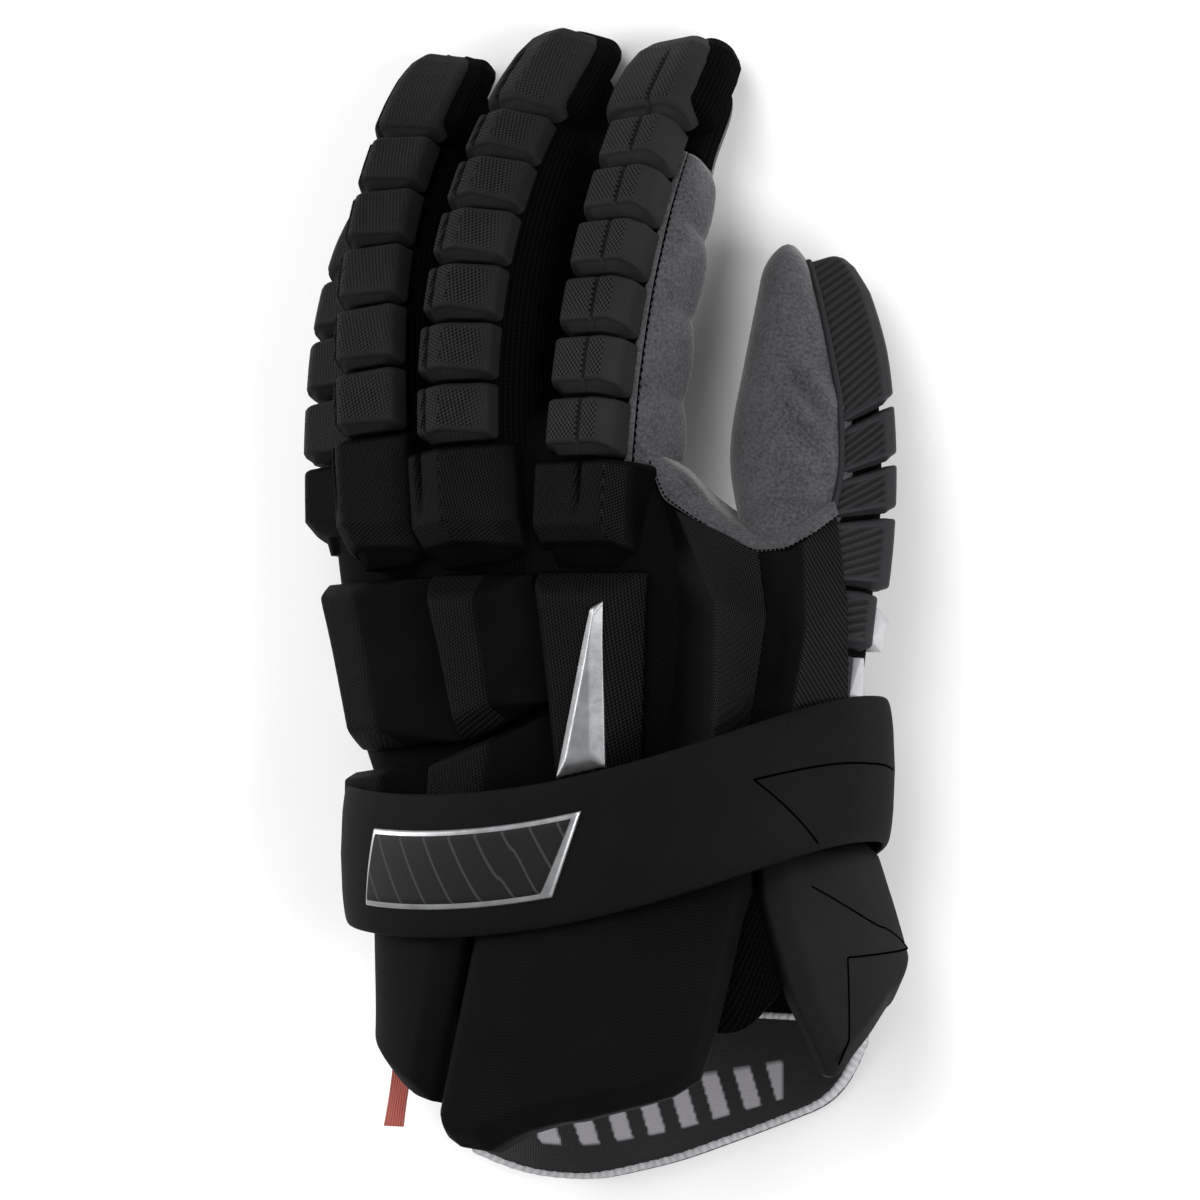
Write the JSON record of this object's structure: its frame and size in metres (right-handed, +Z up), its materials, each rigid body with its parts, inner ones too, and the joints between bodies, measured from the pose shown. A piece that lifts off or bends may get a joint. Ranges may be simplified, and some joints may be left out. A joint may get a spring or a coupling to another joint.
{
  "type": "lacrosse glove",
  "caption": "Padded left-hand lacrosse glove lying palm down, with segmented finger pads, suede palm, wrist strap and open cuff.",
  "frame": {"origin": "bottom centre of the glove's box, on the surface that it lies on", "axes": "+Y to the fingertips, +X to the thumb, +Z up out of the back of the hand"},
  "size_m": [0.1877, 0.3174, 0.0946],
  "materials": {
    "fabric": "matte textured",
    "knit": "matte knit",
    "suede": "suede",
    "mesh": "open mesh",
    "strap_cloth": "smooth twill",
    "silver": "silver satin",
    "white_plastic": "matte",
    "red_cloth": "woven"
  },
  "bodies": {
    "root": {"index_stall": "knit", "index_tip_pad": "fabric", "index_knuckle_block": "fabric", "middle_stall": "knit", "middle_tip_pad": "fabric", "middle_knuckle_block": "fabric", "ring_stall": "knit", "ring_tip_pad": "fabric", "ring_knuckle_block": "fabric", "pinky_stall": "knit", "pinky_tip_pad": "fabric", "pinky_knuckle_block": "fabric", "index_pad_1": "fabric", "index_pad_2": "fabric", "index_pad_3": "fabric", "index_pad_4": "fabric", "index_pad_5": "fabric", "index_pad_6": "fabric", "middle_pad_1": "fabric", "middle_pad_2": "fabric", "middle_pad_3": "fabric", "middle_pad_4": "fabric", "middle_pad_5": "fabric", "middle_pad_6": "fabric", "ring_pad_1": "fabric", "ring_pad_2": "fabric", "ring_pad_3": "fabric", "ring_pad_4": "fabric", "ring_pad_5": "fabric", "pinky_pad_1": "fabric", "pinky_pad_2": "fabric", "pinky_pad_3": "fabric", "hand_base": "fabric", "index_back_block": "fabric", "middle_back_block": "fabric", "ring_back_block": "fabric", "lower_back_block_1": "fabric", "lower_back_block_2": "fabric", "saddle_pad_inner": "fabric", "saddle_pad_outer": "fabric", "thumb_guard_1": "fabric", "thumb_guard_2": "fabric", "thumb_guard_3": "fabric", "thumb_guard_4": "fabric", "thumb_guard_5": "fabric", "thumb_tip_guard": "fabric", "cuff_plate_centre": "fabric", "cuff_plate_left": "fabric", "cuff_plate_right": "fabric", "palm_cuff_panel": "fabric", "palm_suede": "suede", "thumb_suede": "suede", "thumb_stall": "knit", "wrist_sleeve": "mesh", "wrist_strap": "strap_cloth", "badge_plate": "silver", "cuff_binding": "silver", "thumb_plate_1": "white_plastic", "thumb_plate_2": "white_plastic", "size_tab": "red_cloth"}
  },
  "joints": []
}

TASK DIRECTIONS - Would you copy out each line exactly as written?

FULL OUTPUT -
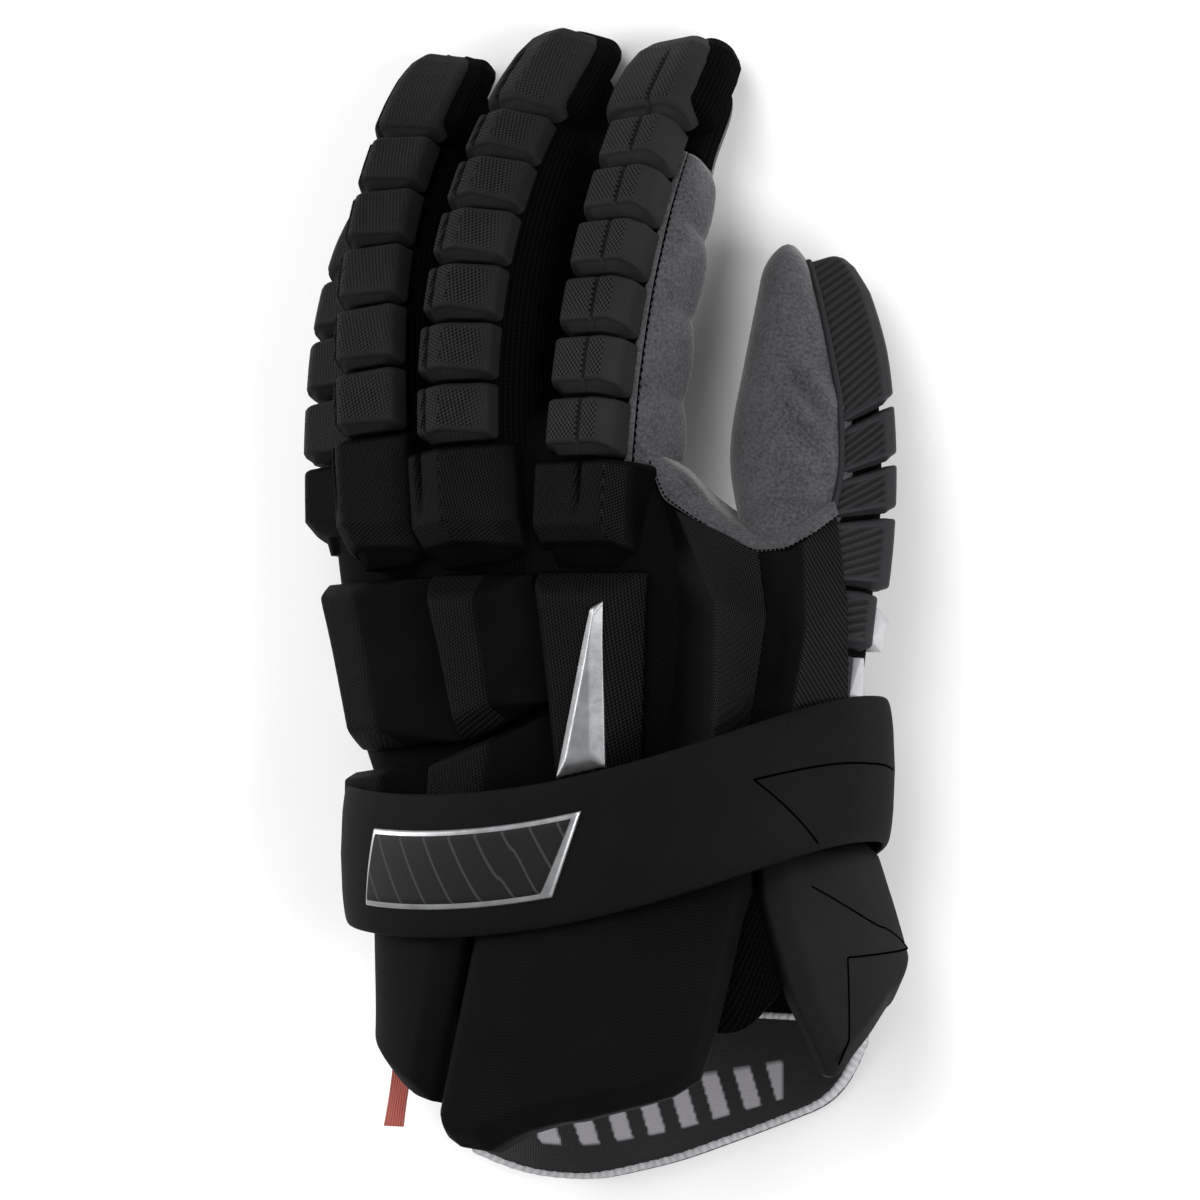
Write the JSON record of this object's structure: its frame and size in metres (right-handed, +Z up), its materials, each rigid body with its parts, inner ones too, and the joints between bodies, measured from the pose shown. A piece that lifts off or bends may get a joint. Ranges may be simplified, and some joints may be left out. A joint may get a spring or a coupling to another joint.
{
  "type": "lacrosse glove",
  "caption": "Padded left-hand lacrosse glove lying palm down, with segmented finger pads, suede palm, wrist strap and open cuff.",
  "frame": {"origin": "bottom centre of the glove's box, on the surface that it lies on", "axes": "+Y to the fingertips, +X to the thumb, +Z up out of the back of the hand"},
  "size_m": [0.1877, 0.3174, 0.0946],
  "materials": {
    "fabric": "matte textured",
    "knit": "matte knit",
    "suede": "suede",
    "mesh": "open mesh",
    "strap_cloth": "smooth twill",
    "silver": "silver satin",
    "white_plastic": "matte",
    "red_cloth": "woven"
  },
  "bodies": {
    "root": {"index_stall": "knit", "index_tip_pad": "fabric", "index_knuckle_block": "fabric", "middle_stall": "knit", "middle_tip_pad": "fabric", "middle_knuckle_block": "fabric", "ring_stall": "knit", "ring_tip_pad": "fabric", "ring_knuckle_block": "fabric", "pinky_stall": "knit", "pinky_tip_pad": "fabric", "pinky_knuckle_block": "fabric", "index_pad_1": "fabric", "index_pad_2": "fabric", "index_pad_3": "fabric", "index_pad_4": "fabric", "index_pad_5": "fabric", "index_pad_6": "fabric", "middle_pad_1": "fabric", "middle_pad_2": "fabric", "middle_pad_3": "fabric", "middle_pad_4": "fabric", "middle_pad_5": "fabric", "middle_pad_6": "fabric", "ring_pad_1": "fabric", "ring_pad_2": "fabric", "ring_pad_3": "fabric", "ring_pad_4": "fabric", "ring_pad_5": "fabric", "pinky_pad_1": "fabric", "pinky_pad_2": "fabric", "pinky_pad_3": "fabric", "hand_base": "fabric", "index_back_block": "fabric", "middle_back_block": "fabric", "ring_back_block": "fabric", "lower_back_block_1": "fabric", "lower_back_block_2": "fabric", "saddle_pad_inner": "fabric", "saddle_pad_outer": "fabric", "thumb_guard_1": "fabric", "thumb_guard_2": "fabric", "thumb_guard_3": "fabric", "thumb_guard_4": "fabric", "thumb_guard_5": "fabric", "thumb_tip_guard": "fabric", "cuff_plate_centre": "fabric", "cuff_plate_left": "fabric", "cuff_plate_right": "fabric", "palm_cuff_panel": "fabric", "palm_suede": "suede", "thumb_suede": "suede", "thumb_stall": "knit", "wrist_sleeve": "mesh", "wrist_strap": "strap_cloth", "badge_plate": "silver", "cuff_binding": "silver", "thumb_plate_1": "white_plastic", "thumb_plate_2": "white_plastic", "size_tab": "red_cloth"}
  },
  "joints": []
}